TASK STATEMENT →
It is required that all of the data be written out exactly.

MATERIAL →
▼
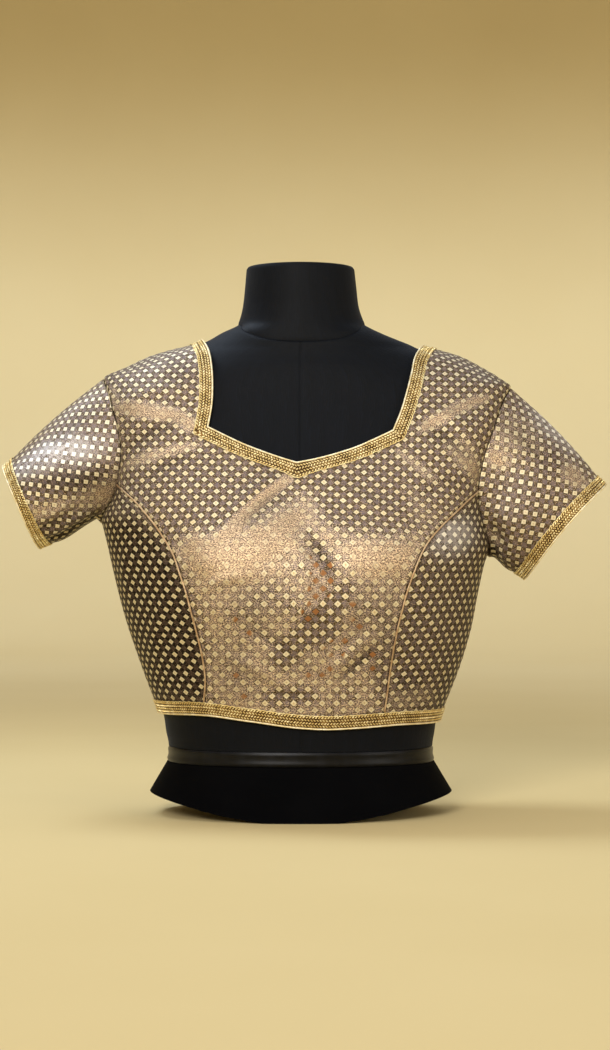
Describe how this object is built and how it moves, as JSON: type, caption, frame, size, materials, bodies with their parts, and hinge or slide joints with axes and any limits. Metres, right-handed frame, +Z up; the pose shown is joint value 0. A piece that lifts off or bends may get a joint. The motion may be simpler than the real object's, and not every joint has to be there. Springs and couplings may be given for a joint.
{
  "type": "choli blouse on dress form",
  "caption": "Short-sleeved, princess-seamed choli blouse with a sweetheart-square neckline and braid trims, worn by a limbless dress form that stands on its own flat-soled base.",
  "frame": {"origin": "centre of the dress form's flat sole", "axes": "+Z up, -Y is the blouse's front, +X towards the sleeve on the right in a front view"},
  "size_m": [0.5551, 0.2472, 0.5],
  "materials": {
    "brocade": "metallic brocade with a small pale diamond repeat",
    "braid": "gold braid in slanted stitches",
    "cord": "smooth satin cord",
    "jersey": "matt black jersey",
    "satin": "glossy black band",
    "base_black": "matt black"
  },
  "bodies": {
    "root": {"form_torso": "jersey", "form_neck": "jersey", "form_waist_band": "satin", "form_base": "base_black", "front_centre": "brocade", "front_side_left": "brocade", "front_side_right": "brocade", "back_left": "brocade", "back_right": "brocade", "back_placket": "brocade", "sleeve_left": "brocade", "sleeve_right": "brocade", "neck_trim": "braid", "hem_trim": "braid", "cuff_trim_left": "braid", "cuff_trim_right": "braid", "princess_piping_left": "cord", "princess_piping_right": "cord"}
  },
  "joints": []
}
▲
REPLY TO THE EXERCISE →
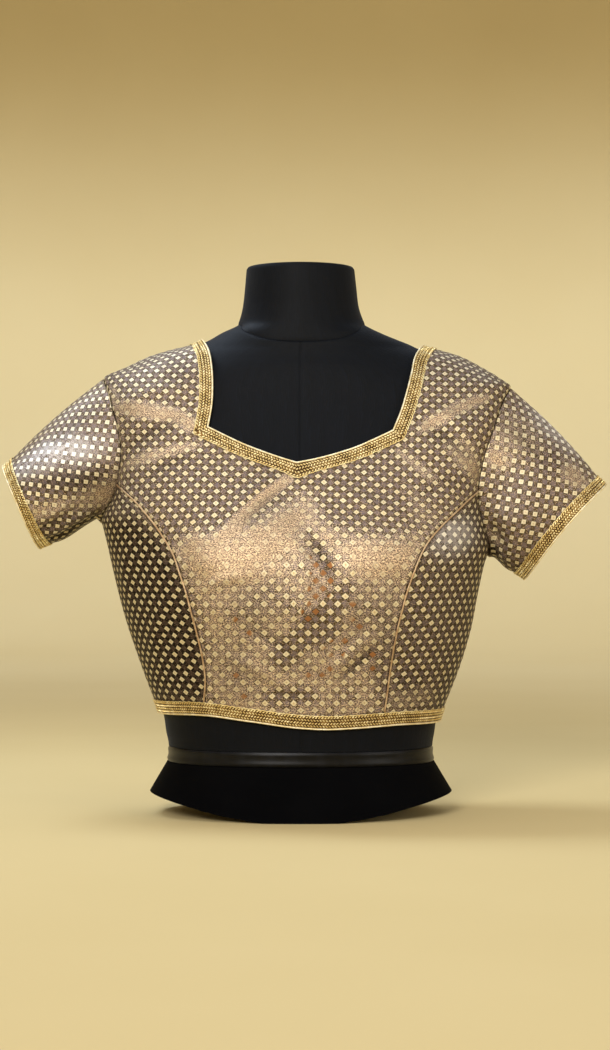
Describe how this object is built and how it moves, as JSON: type, caption, frame, size, materials, bodies with their parts, and hinge or slide joints with axes and any limits. Metres, right-handed frame, +Z up; the pose shown is joint value 0. A piece that lifts off or bends may get a joint. The motion may be simpler than the real object's, and not every joint has to be there. Springs and couplings may be given for a joint.
{
  "type": "choli blouse on dress form",
  "caption": "Short-sleeved, princess-seamed choli blouse with a sweetheart-square neckline and braid trims, worn by a limbless dress form that stands on its own flat-soled base.",
  "frame": {"origin": "centre of the dress form's flat sole", "axes": "+Z up, -Y is the blouse's front, +X towards the sleeve on the right in a front view"},
  "size_m": [0.5551, 0.2472, 0.5],
  "materials": {
    "brocade": "metallic brocade with a small pale diamond repeat",
    "braid": "gold braid in slanted stitches",
    "cord": "smooth satin cord",
    "jersey": "matt black jersey",
    "satin": "glossy black band",
    "base_black": "matt black"
  },
  "bodies": {
    "root": {"form_torso": "jersey", "form_neck": "jersey", "form_waist_band": "satin", "form_base": "base_black", "front_centre": "brocade", "front_side_left": "brocade", "front_side_right": "brocade", "back_left": "brocade", "back_right": "brocade", "back_placket": "brocade", "sleeve_left": "brocade", "sleeve_right": "brocade", "neck_trim": "braid", "hem_trim": "braid", "cuff_trim_left": "braid", "cuff_trim_right": "braid", "princess_piping_left": "cord", "princess_piping_right": "cord"}
  },
  "joints": []
}